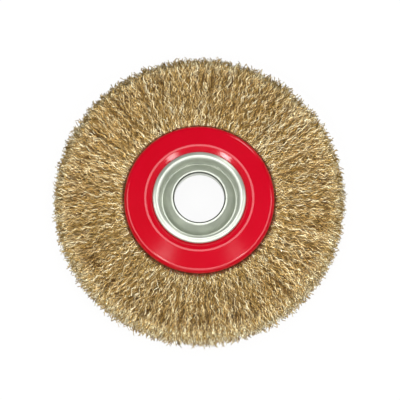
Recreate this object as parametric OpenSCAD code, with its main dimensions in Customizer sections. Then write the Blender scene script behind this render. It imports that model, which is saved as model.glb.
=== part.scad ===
/* [Hub eyelet] */
// Half of the hub's height, mid-plane to the flat land on the rolled rim (mm)
hub_half = 12.8; // [10:0.1:18]
// Inside radius of the eyelet's tube (mm)
tube_bore_r = 23.3; // [18:0.1:25]
// Sheet thickness of the eyelet (mm)
eyelet_sheet = 1.2; // [0.8:0.1:1.5]
// Height above the mid-plane where the tube starts to open (mm)
neck_z = 6.3; // [4:0.1:7.5]
// How far the bend into the rim is centred outside the tube's bore (mm)
flare_spread = 2.9; // [2:0.1:4]
// Radius of the bend into the rim, on its open side (mm)
bend_r = 1.5; // [1:0.1:2]
// Width of the flat land on top of the rolled rim (mm)
land_width = 1.1; // [0.4:0.1:1.6]
// Radius of the bead that the rim is rolled into (mm)
bead_r = 1.55; // [1.2:0.05:2]

/* [Side covers] */
// Outside radius of the pressed covers (mm)
cover_r = 46.2; // [42:0.1:55]
// Sheet thickness of the covers (mm)
cover_sheet = 0.9; // [0.6:0.1:1.2]
// Width of the dished band between the hub's bead and the crest (mm)
band_width = 4.2; // [3:0.1:6]
// How far the crest stands above the seat of the bead (mm)
crest_rise = 1.5; // [0.3:0.1:2]
// Radius that rounds the crest (mm)
crest_round = 2; // [1:0.1:2.6]
// Radius of the rolled-down outer edge (mm)
edge_roll_r = 3.4; // [2:0.1:5]
// Height of the upright stretch at the very edge, which stands on the wires (mm)
edge_foot = 0.3; // [0.1:0.1:1]
// How far the covers reach in under the bead (mm)
tuck = 2.7; // [2:0.1:3]

/* [Reducer ring] */
// Bore radius of the reducer ring (mm)
bore_r = 15.3; // [12:0.1:17]
// Sheet thickness of the reducer ring (mm)
reducer_sheet = 0.8; // [0.6:0.1:0.9]
// Radius of the folded lip around the bore (mm)
lip_r = 1.3; // [0.9:0.05:1.6]
// How far the lip stays below the rim's land (mm)
lip_drop = 0.6; // [0.2:0.1:2]
// Length of the collar below the lip (mm)
collar_length = 5.2; // [3:0.1:7]
// Height of the flat brim at the foot of the cone (mm)
valley_z = 4.2; // [2:0.1:6]
// Width of the brim between the tube wall and the cone (mm)
brim_width = 1; // [0.8:0.1:1.6]
// Length of the skirt pressed into the tube (mm)
skirt_length = 7; // [4:0.1:10]
// Clearance between skirt and tube (mm)
press_clearance = 0.05; // [0:0.01:0.3]

/* [Retaining ring] */
// Clearance between the tube and the wires folded round the ring (mm)
fold_to_tube = 2; // [1:0.1:4]
// Radius of the ring's wire (mm)
ring_wire_r = 2.9; // [2:0.1:3.2]
// Clearance between the ring and the folded wires (mm)
fold_clearance = 0.1; // [0:0.05:0.4]

/* [Wire fill] */
// Radius of the wheel over the longest wire ends (mm)
fill_r = 89.6; // [80:0.1:100]
// Half of the fill's thickness where the covers pinch it (mm)
pinch_half = 5; // [2.6:0.1:6]
// How far outside the covers the freed wires have sprung up (mm)
spring_reach = 2.2; // [1:0.1:4]
// How high the freed wires spring above the pinch (mm)
spring_rise = 1.3; // [0:0.1:2]
// Half of the fill's thickness at the rim (mm)
rim_half = 9.3; // [7:0.1:11]
// Locks of wire around each side of the ring
locks = 80; // [48:4:96]
// Share of the circle that the locks fill
lock_share = 0.62; // [0.5:0.01:0.66]
// Half waves of the crimp in a lock
waves = 5; // [4:1:8]
// Sideways swing of the crimp (mm)
crimp_swing = 0.8; // [0.4:0.1:1]
// Half of the slit between the two sets of legs (mm)
leg_gap = 0.2; // [0.1:0.05:0.5]
// Largest shortfall of a lock against the longest wire ends (mm)
tip_scatter = 2.4; // [0:0.1:4]

/* [Hidden] */
$fn = 96;

red = [0.84, 0.02, 0.15];
zinc = [0.66, 0.68, 0.62];
steel = [0.45, 0.46, 0.47];
brass = [0.66, 0.55, 0.37];

// centres of the eyelet's two bends: into the rim, and round the bead
bend = [tube_bore_r + flare_spread, hub_half - bend_r];
bead_x = bend[0] + land_width;
bead_z = hub_half - bead_r;
hub_r = bead_x + bead_r;
seat_z = hub_half - 2 * bead_r;

// the cover's crest, where the band meets the cone, and the centre of the edge roll
crest = [hub_r + band_width, seat_z + crest_rise];
roll = [cover_r - edge_roll_r, pinch_half + edge_foot];

// the reducer's lip
lip_x = bore_r + lip_r;
lip_z = hub_half - lip_drop - lip_r;
skirt_r = tube_bore_r - press_clearance;

// the fill leaves the covers here
root_r = cover_r + 0.6;
fold_r = ring_wire_r + fold_clearance + pinch_half;
ring_r = tube_bore_r + eyelet_sheet + fold_to_tube + fold_r;

function frac(x) = x - floor(x);

// points of an arc about c, from angle a to angle b
function arc(c, r, a, b, n = 8) = [for (i = [0:n]) let (t = a + (b - a) * i / n) c + r * [cos(t), sin(t)]];

// outline of a sheet of thickness t that lies to the left of a path
function unit(v) = v / norm(v);
function turned(v) = [-v[1], v[0]];
function miter(u, v) = let (m = unit(u + v)) m / (m * u);
function sheet(p, t) = let (
    e = [for (i = [0:len(p) - 2]) turned(unit(p[i + 1] - p[i]))],
    last = len(p) - 1)
    concat(p, [for (i = [last:-1:0])
        p[i] + t * (i == 0 ? e[0] : i == last ? e[last - 1] : miter(e[i - 1], e[i]))]);

// angle, seen from c, at which the tangent from p touches the circle of radius r about c
function touch(p, c, r, side) = atan2(p[1] - c[1], p[0] - c[0]) + side * acos(r / norm(p - c));

// pressed cover: flat seat, dished band, rounded crest, cone and rolled-down edge
module cover() {
    band = [hub_r - 0.6, seat_z];
    top = crest - [0, crest_round];
    inner = touch(band, top, crest_round, -1);
    cone = touch(top, roll, edge_roll_r - crest_round, -1);
    path = concat(
        [[hub_r - tuck, seat_z], band],
        arc(top, crest_round, inner, cone, 6),
        arc(roll, edge_roll_r, cone, 0, 8),
        [[cover_r, pinch_half]]);
    rotate_extrude() polygon(sheet(path, -cover_sheet));
}

module front_cover() color(red) cover();

module rear_cover() color(red) mirror([0, 0, 1]) cover();

// tube with both ends opened into a cone, bent outward and rolled into a bead over the cover
module hub_eyelet() {
    neck = [tube_bore_r, neck_z];
    lean = 360 + touch(neck, bend, bend_r, -1);
    along = unit(bend + bend_r * [cos(lean), sin(lean)] - neck);
    across = [along[1], -along[0]];
    half = concat(
        [neck],
        arc(bend, bend_r, lean, 90, 6),
        arc([bead_x, bead_z], bead_r, 90, -90, 12),
        [[neck[0] + ((seat_z - neck_z) * along[0] + eyelet_sheet) / along[1], seat_z],
            neck + eyelet_sheet * miter([1, 0], across)]);
    color(zinc) rotate_extrude()
        polygon(concat(half, [for (i = [len(half) - 1:-1:0]) [half[i][0], -half[i][1]]]));
}

// sheet ring: skirt in the tube, flat brim, steep cone, folded lip and short collar
module reducer_ring() {
    foot = [skirt_r - brim_width, valley_z];
    lean = touch(foot, [lip_x, lip_z], lip_r, 1);
    path = concat([[skirt_r, valley_z - skirt_length], [skirt_r, valley_z], foot],
        arc([lip_x, lip_z], lip_r, lean, 180, 7),
        [[bore_r, lip_z - collar_length]]);
    color(zinc) rotate_extrude() polygon(sheet(path, reducer_sheet));
}

// closed steel ring that the wires are folded round
module retaining_ring() {
    color(steel) rotate_extrude() translate([ring_r, 0]) circle(ring_wire_r, $fn = 24);
}

// outline of one lock of crimped wires seen from the side of the wheel: it sways, widens and frays
function lock(waves, length, w0, w1, phase) = let (
    step = length / waves,
    mid = [for (k = [1:waves - 1]) [(k + phase - 0.5) * step, (k % 2 == 0 ? 1 : -1) * crimp_swing]],
    end = (waves % 2 == 0 ? 0.4 : -0.4) * crimp_swing,
    low = [for (p = mid) [p[0], p[1] - (w0 + (w1 - w0) * p[0] / length) / 2]],
    high = [for (i = [len(mid) - 1:-1:0]) let (p = mid[i]) [p[0], p[1] + (w0 + (w1 - w0) * p[0] / length) / 2]])
    concat([[-4, -w0 / 2]], low,
        [[length, end - 0.38 * w1], [length - 3.4, end], [length - 0.8, end + 0.42 * w1]],
        high, [[-4, w0 / 2]]);

// the legs of the folded wires on one side of the ring, parted into locks and fanned out
module legs(turn) {
    w0 = lock_share * 2 * PI * root_r / locks;
    w1 = lock_share * 2 * PI * fill_r / locks;
    intersection() {
        rotate_extrude($fn = locks) polygon([
            [root_r - 4, leg_gap], [root_r - 4, pinch_half - 0.5], [root_r, pinch_half - 0.1],
            [root_r + spring_reach, pinch_half + spring_rise], [fill_r - 6, rim_half], [fill_r - 0.8, rim_half - 1.6],
            [fill_r - 3.2, rim_half * 0.5], [fill_r, rim_half * 0.22], [fill_r - 1.4, leg_gap]]);
        for (i = [0:locks - 1]) {
            k = i % (locks / 4);
            rotate([0, 0, (i + turn) * 360 / locks]) translate([root_r, 0, 0])
                linear_extrude(rim_half + 1) polygon(lock(waves,
                    fill_r - root_r - (k == 0 ? 0 : tip_scatter * frac(k * 0.381)), w0, w1,
                    0.5 * frac(k * 0.618)));
        }
    }
}

// packed fold round the retaining ring, with its two sets of legs
module wire_fill() {
    a = 90 - asin((fold_r - pinch_half) / 12);
    color(brass) union() {
        rotate_extrude($fn = locks) difference() {
            polygon(concat(
                arc([ring_r, 0], fold_r, -a, -360 + a, 12),
                [[cover_r - 2.4, pinch_half], [root_r, pinch_half],
                    [root_r, -pinch_half], [cover_r - 2.4, -pinch_half]]));
            translate([ring_r, 0]) circle(ring_wire_r + fold_clearance, $fn = 24);
        }
        legs(0);
        mirror([0, 0, 1]) legs(0.5);
    }
}

front_cover();
rear_cover();
hub_eyelet();
reducer_ring();
retaining_ring();
wire_fill();
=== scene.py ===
# %% [markdown]
# # A crimped wire wheel brush
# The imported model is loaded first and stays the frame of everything: each new piece is made at the place
# that the solids give it, in metres, so nothing has to be fitted afterwards. Its box is kept, because the
# dressed wheel may not grow out of it. Its box is kept and printed.

# %% Load the frame
import math
import bpy
import numpy as np
from mathutils import Matrix, Vector


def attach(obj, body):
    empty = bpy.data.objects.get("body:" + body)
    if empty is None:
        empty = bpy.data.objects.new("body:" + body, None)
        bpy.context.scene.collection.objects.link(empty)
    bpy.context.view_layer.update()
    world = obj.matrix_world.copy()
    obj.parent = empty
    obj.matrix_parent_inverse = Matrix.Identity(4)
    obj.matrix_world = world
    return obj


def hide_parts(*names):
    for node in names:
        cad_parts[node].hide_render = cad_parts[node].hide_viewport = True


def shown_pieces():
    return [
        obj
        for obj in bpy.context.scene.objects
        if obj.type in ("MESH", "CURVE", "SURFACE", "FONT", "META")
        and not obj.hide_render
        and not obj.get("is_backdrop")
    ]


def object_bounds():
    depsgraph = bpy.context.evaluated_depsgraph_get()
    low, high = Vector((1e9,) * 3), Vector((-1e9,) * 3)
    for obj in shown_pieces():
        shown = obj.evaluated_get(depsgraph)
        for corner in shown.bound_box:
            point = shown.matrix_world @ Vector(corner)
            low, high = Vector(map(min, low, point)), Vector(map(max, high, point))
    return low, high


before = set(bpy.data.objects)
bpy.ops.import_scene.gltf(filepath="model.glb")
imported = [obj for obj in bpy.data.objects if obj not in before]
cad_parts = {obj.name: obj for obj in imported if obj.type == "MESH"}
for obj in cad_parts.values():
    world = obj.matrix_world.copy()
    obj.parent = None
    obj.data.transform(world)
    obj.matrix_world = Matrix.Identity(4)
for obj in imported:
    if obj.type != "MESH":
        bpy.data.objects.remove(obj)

MM = 0.001
cad_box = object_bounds()
print("box of the solids (mm):", [[round(c / MM, 1) for c in corner] for corner in cad_box])


# %% [markdown]
# ## Two helpers for turned sheet parts
# The covers, the eyelet and the reducer ring were all drawn or rolled from sheet, so each is a profile turned
# about the wheel's axis. By hand one would put down a single point, extrude it from place to place along the
# profile, and spin the line once round. The first helper does that. The second gives the points of an arc, so
# that the bends are as round as the reflections in the photo need.

# %% Helpers: arc and turned
def arc(cx, cz, r, a, b, n=12):
    """Points of an arc about (cx, cz), from angle a to angle b in degrees."""
    return [(cx + r * math.cos(math.radians(a + (b - a) * i / n)),
             cz + r * math.sin(math.radians(a + (b - a) * i / n))) for i in range(n + 1)]


def clear_selection():
    if bpy.context.object and bpy.context.object.mode != "OBJECT":
        bpy.ops.object.mode_set(mode="OBJECT")
    bpy.ops.object.select_all(action="DESELECT")


def turned(name, profile, closed=True, steps=160):
    """A profile of (radius, height) in mm, traced point by point and spun round the axis."""
    clear_selection()
    start = Vector((profile[0][0] * MM, 0, profile[0][1] * MM))
    bpy.ops.mesh.primitive_plane_add(size=0.001, location=(0, 0, 0))
    piece = bpy.context.object
    piece.name = piece.data.name = name
    bpy.ops.object.mode_set(mode="EDIT")
    bpy.ops.mesh.select_all(action="SELECT")
    bpy.ops.mesh.merge(type="CENTER")
    bpy.ops.transform.translate(value=start)
    here = start
    for r, z in profile[1:] + (profile[:1] if closed else []):
        there = Vector((r * MM, 0, z * MM))
        bpy.ops.mesh.extrude_region_move(TRANSFORM_OT_translate={"value": there - here})
        here = there
    bpy.ops.mesh.select_all(action="SELECT")
    bpy.ops.mesh.remove_doubles(threshold=1e-6)
    bpy.ops.mesh.select_all(action="SELECT")
    bpy.ops.mesh.spin(steps=steps, angle=2 * math.pi, center=(0, 0, 0), axis=(0, 0, 1))
    bpy.ops.mesh.select_all(action="SELECT")
    bpy.ops.mesh.remove_doubles(threshold=1e-6)
    bpy.ops.mesh.normals_make_consistent(inside=False)
    bpy.ops.object.mode_set(mode="OBJECT")
    bpy.ops.object.shade_smooth_by_angle(angle=math.radians(40))
    print(name, "-", len(piece.data.polygons), "faces")
    return piece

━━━

* **REQUIREMENT**: Write out exactly the lines from the one with "translate([ring_r, 0]) circle(ring_wire_r +" through the one with "from mathutils import Matrix, Vector", including both, and no others.

* **THE COMPLETED TASK**:
            translate([ring_r, 0]) circle(ring_wire_r + fold_clearance, $fn = 24);
        }
        legs(0);
        mirror([0, 0, 1]) legs(0.5);
    }
}

front_cover();
rear_cover();
hub_eyelet();
reducer_ring();
retaining_ring();
wire_fill();
=== scene.py ===
# %% [markdown]
# # A crimped wire wheel brush
# The imported model is loaded first and stays the frame of everything: each new piece is made at the place
# that the solids give it, in metres, so nothing has to be fitted afterwards. Its box is kept, because the
# dressed wheel may not grow out of it. Its box is kept and printed.

# %% Load the frame
import math
import bpy
import numpy as np
from mathutils import Matrix, Vector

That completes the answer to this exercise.